Loyalty measures: Academic research has proven that the higher the level of customer loyalty the greater the spend level. A number of commercially available survey instruments can be used to measure customer loyalty.

Metrics: The change in customer loyalty can be measured using standard industry survey instruments. Combining a customer's spending over time (observed behavior) and customer loyalty (typically stated intention) make good proxy measures.

Progress toward resolution of critical customer issues: Identifying and focusing resources on resolving critical customer issues is an important role for the CCO. Many companies are identifying and holding executives accountable for resolution of the top five or 10 customer dissatisfiers that represent a combination of technical, operational, and process issues.

Metrics: The identification and speed of resolution of top five or 10 customer issues is a good metric that engages the executive team and the entire organization.

Depth and breadth of customer centricity as part of the culture: This is a concept that is difficult to measure but key to demonstrating the value of the CCO.

Metrics: Document how many employees have customer centricity metrics (customer satisfaction, customer loyalty, response time, etc.) in their MBOs and how that is changing over time.

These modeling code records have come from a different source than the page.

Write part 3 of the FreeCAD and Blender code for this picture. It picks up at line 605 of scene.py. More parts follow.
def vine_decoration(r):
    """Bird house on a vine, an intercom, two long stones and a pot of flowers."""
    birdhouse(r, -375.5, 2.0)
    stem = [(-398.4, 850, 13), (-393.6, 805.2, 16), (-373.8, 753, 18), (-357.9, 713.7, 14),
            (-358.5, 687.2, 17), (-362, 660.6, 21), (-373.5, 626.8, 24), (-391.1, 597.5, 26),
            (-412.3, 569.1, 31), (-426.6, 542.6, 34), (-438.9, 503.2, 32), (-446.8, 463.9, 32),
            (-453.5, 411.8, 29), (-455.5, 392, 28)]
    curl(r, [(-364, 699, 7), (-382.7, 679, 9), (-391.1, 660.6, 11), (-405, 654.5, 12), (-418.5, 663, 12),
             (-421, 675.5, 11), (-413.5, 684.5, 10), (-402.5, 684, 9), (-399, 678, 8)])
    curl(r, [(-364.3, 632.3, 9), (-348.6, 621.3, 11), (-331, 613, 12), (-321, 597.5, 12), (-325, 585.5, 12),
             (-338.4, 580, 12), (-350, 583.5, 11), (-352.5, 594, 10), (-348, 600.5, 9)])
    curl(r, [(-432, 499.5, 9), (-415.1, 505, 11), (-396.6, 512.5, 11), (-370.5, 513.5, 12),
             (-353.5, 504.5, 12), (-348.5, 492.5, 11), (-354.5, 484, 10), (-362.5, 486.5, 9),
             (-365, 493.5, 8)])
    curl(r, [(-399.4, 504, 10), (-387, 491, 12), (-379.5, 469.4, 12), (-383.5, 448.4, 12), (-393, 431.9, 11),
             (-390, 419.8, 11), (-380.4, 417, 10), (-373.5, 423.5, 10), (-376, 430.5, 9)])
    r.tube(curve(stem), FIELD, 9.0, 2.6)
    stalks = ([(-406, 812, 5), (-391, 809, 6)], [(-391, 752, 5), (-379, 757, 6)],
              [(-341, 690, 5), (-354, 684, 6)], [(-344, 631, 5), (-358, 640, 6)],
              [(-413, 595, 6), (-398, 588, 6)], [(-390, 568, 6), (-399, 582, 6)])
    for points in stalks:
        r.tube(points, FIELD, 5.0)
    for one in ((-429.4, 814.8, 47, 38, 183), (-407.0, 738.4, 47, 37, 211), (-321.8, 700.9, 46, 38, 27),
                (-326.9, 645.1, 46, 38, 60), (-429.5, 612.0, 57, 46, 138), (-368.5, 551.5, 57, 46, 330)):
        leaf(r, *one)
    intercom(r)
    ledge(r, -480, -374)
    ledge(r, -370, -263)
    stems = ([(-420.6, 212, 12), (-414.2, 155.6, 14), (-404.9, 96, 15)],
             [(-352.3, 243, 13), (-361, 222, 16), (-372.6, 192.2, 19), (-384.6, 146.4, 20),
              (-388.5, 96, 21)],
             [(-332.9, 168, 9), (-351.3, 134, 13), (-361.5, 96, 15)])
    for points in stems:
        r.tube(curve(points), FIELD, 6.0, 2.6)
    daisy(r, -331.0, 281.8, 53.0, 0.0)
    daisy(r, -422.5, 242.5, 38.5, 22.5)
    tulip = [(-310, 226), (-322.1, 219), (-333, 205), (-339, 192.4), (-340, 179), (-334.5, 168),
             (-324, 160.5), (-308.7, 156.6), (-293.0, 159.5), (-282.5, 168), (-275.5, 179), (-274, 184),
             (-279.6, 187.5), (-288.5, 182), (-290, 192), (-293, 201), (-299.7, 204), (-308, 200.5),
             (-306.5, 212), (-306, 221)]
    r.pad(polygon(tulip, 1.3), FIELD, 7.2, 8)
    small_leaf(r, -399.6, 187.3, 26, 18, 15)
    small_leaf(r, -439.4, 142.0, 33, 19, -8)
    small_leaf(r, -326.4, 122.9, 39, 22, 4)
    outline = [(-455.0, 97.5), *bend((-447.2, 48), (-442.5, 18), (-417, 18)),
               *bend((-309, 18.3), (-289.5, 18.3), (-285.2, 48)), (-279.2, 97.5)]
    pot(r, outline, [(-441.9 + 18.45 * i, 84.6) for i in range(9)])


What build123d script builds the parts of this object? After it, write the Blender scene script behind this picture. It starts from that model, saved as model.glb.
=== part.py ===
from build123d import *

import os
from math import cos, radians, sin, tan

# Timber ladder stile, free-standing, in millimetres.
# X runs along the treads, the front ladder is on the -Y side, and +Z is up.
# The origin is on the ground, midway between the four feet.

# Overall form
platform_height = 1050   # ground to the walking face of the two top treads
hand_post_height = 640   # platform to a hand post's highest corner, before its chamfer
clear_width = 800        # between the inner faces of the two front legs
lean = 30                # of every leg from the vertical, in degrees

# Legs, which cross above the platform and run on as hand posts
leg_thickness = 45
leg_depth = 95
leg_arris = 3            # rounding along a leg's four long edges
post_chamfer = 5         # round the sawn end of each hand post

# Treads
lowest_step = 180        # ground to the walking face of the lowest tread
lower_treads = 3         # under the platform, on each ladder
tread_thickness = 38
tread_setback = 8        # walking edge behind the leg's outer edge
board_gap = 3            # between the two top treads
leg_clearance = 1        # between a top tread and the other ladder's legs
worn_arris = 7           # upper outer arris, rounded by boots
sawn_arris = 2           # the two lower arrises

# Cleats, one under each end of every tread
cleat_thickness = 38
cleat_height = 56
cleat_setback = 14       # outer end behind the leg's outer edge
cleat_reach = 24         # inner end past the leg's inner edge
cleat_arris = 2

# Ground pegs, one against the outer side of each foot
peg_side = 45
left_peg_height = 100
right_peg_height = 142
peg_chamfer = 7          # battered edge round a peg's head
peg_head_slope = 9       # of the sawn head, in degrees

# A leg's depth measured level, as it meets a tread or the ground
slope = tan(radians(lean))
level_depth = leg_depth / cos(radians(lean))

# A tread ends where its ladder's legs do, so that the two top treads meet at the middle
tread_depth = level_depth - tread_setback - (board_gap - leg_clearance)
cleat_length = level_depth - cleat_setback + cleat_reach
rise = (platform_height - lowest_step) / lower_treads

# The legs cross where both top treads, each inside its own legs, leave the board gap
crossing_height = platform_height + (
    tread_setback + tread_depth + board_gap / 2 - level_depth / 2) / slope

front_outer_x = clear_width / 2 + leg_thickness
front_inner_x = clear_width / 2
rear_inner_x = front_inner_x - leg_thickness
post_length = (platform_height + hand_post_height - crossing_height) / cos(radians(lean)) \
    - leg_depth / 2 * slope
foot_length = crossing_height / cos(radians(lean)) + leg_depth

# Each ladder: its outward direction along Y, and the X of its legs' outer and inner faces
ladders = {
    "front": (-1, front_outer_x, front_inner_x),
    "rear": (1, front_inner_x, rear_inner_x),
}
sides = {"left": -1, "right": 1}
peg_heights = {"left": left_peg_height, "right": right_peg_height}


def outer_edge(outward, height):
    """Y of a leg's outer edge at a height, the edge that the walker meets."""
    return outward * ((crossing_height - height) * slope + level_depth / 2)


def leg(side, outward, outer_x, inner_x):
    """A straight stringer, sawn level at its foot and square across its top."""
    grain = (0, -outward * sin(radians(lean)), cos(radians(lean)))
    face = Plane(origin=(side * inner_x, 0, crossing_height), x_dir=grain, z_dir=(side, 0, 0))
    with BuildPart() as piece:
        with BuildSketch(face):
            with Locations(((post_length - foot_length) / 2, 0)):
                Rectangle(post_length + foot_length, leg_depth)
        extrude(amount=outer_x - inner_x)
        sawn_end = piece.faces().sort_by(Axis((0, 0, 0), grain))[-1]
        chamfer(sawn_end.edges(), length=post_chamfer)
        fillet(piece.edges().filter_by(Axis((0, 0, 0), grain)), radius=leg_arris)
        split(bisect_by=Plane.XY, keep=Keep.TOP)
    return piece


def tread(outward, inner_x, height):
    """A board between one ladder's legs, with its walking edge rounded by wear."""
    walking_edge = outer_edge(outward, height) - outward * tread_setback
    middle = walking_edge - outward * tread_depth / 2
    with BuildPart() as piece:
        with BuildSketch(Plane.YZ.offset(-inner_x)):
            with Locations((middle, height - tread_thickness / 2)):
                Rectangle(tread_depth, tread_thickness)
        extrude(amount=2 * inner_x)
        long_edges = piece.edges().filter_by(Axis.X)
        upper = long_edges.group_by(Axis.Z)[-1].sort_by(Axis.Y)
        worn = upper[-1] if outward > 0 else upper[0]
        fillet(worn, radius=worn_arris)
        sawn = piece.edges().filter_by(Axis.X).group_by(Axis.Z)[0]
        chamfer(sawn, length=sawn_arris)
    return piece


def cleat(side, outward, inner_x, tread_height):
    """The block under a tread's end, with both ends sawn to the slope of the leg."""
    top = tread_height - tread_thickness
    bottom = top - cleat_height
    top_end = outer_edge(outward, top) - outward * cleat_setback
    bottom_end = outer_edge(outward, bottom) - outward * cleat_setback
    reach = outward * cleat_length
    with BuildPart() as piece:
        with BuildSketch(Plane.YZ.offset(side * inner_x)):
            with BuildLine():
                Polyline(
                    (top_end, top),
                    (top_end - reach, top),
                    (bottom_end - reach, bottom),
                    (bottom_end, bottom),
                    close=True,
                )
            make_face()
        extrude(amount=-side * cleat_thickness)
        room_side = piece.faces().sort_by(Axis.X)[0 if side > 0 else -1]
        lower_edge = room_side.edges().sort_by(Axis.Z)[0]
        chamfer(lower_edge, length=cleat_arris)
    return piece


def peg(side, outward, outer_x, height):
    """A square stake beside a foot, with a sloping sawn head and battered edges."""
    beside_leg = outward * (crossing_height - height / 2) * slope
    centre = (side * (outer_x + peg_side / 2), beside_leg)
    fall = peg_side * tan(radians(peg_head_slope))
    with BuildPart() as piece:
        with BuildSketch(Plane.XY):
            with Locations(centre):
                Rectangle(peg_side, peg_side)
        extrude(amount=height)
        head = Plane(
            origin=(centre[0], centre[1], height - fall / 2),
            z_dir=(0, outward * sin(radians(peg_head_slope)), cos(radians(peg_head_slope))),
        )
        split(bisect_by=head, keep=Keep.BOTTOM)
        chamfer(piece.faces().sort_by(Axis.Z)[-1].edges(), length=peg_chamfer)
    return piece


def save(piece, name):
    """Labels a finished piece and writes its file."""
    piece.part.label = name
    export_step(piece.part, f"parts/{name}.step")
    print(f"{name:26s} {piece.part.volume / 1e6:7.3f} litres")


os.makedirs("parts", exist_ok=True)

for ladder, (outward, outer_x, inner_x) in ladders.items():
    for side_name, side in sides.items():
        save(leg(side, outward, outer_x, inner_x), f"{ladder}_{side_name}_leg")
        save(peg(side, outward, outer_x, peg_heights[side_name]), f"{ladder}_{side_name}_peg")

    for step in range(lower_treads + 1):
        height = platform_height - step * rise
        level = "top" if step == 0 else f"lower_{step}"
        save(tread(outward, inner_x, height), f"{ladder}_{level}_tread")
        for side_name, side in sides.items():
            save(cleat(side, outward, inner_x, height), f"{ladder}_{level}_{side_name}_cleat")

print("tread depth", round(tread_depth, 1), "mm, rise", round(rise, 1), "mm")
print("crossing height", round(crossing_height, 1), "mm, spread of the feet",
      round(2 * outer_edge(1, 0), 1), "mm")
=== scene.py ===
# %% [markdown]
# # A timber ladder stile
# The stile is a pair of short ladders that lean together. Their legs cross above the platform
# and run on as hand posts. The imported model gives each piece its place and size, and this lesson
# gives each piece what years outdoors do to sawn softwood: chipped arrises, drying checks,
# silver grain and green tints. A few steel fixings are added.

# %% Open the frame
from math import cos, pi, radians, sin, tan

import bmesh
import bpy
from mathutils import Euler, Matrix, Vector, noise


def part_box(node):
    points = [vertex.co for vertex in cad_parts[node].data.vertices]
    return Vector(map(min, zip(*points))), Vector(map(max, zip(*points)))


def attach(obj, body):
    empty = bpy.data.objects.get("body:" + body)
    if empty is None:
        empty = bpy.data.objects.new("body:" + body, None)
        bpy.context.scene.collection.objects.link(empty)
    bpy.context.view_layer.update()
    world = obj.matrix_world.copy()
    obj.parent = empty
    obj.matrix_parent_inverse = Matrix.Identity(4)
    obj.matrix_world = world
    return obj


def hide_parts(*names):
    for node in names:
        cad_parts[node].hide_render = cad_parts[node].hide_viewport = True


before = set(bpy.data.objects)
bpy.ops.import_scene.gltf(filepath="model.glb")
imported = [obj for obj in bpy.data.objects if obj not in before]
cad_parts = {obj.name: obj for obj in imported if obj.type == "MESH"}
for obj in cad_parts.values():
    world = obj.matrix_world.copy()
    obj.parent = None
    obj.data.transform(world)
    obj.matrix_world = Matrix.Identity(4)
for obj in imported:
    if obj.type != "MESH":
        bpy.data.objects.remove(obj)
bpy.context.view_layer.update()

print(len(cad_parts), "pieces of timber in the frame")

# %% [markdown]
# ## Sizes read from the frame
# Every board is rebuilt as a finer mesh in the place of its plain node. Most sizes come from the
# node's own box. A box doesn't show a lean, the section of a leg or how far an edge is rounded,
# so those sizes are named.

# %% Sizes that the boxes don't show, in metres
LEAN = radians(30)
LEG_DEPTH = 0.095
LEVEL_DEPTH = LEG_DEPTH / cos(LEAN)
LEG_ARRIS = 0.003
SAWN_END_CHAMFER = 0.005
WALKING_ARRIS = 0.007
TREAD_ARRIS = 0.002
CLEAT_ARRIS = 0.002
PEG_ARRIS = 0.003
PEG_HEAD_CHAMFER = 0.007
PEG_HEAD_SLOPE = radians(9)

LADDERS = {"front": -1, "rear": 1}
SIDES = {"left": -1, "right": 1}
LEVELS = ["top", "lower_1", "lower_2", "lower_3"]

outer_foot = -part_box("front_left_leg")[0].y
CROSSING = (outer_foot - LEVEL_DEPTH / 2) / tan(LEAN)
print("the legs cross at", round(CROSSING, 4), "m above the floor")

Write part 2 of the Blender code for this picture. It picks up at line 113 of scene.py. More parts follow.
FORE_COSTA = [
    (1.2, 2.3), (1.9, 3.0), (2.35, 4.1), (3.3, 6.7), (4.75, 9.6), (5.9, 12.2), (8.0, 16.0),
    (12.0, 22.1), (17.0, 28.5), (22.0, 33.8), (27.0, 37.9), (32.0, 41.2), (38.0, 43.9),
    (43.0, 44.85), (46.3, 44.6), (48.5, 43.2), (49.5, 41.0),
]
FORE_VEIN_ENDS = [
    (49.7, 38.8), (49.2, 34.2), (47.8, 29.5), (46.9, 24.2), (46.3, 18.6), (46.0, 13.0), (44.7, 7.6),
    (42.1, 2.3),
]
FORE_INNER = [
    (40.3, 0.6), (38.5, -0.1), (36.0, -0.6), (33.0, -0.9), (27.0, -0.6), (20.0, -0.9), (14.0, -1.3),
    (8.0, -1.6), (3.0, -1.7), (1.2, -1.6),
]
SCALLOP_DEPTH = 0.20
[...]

Measure the number of individuals that have some percent of their bonus tied to customer centricity measures as well as what percent of base salary the customer centricity measures contributes to the bonus, identify the number of employees that are involved in various customer centric programs, and how that changes over time.

Influence upon overall revenue: The CCO has indirect and direct impact on revenue. Directly the CCO can influence new sales and retention rates if they have authority over those areas. CCOs can also improve customer facing processes which have led to more efficient operations which leads to overhead reductions. Depending on the scope of responsibility, the CCO may have other, less direct opportunities to influence profitability and revenue. There are proxy measures (customer engagement and customer loyalty) where documentation exists of their positive impact on the financial health of the company. When using proxy measures it is critical to gain consensus that such measures do impact revenue and profitability.

Metrics: Measures will vary by corporation, some measures might include tracking changes in spending by account based on loyalty scores and customer engagement as these metrics have been shown to impact revenue. The CCO's involvement in the sales process and changes in deal closes and upselling should be considered as well.

Influence on the key performance indicators of other members of the C-Suite: Initiatives of the CCO should positively affect the Key Performance Indicators of peers. Every executive should be able see improvements in their metrics if the CCO is effective.

Metrics: The influence of customer centric initiatives on Key Performance Indicators of other departments is a way of evaluating CCO effectiveness. Improvement in the sales cycle, close rate, new sales due to CCO activities are examples of dashboard metrics.

Conclusion

When the CCO is successful, the company is successful. CEOs and Boards of Directors must understand and commit to provide the CCO with visible and continuous support, provide appropriate resources, and develop metrics to demonstrate the value of this important role. There are many such resources available to CCOs to guide them through challenges to success and to keep them from experimenting at the expense of their customers. The CCO Council itself with additional research and peer networking guides many CCOs in their mission.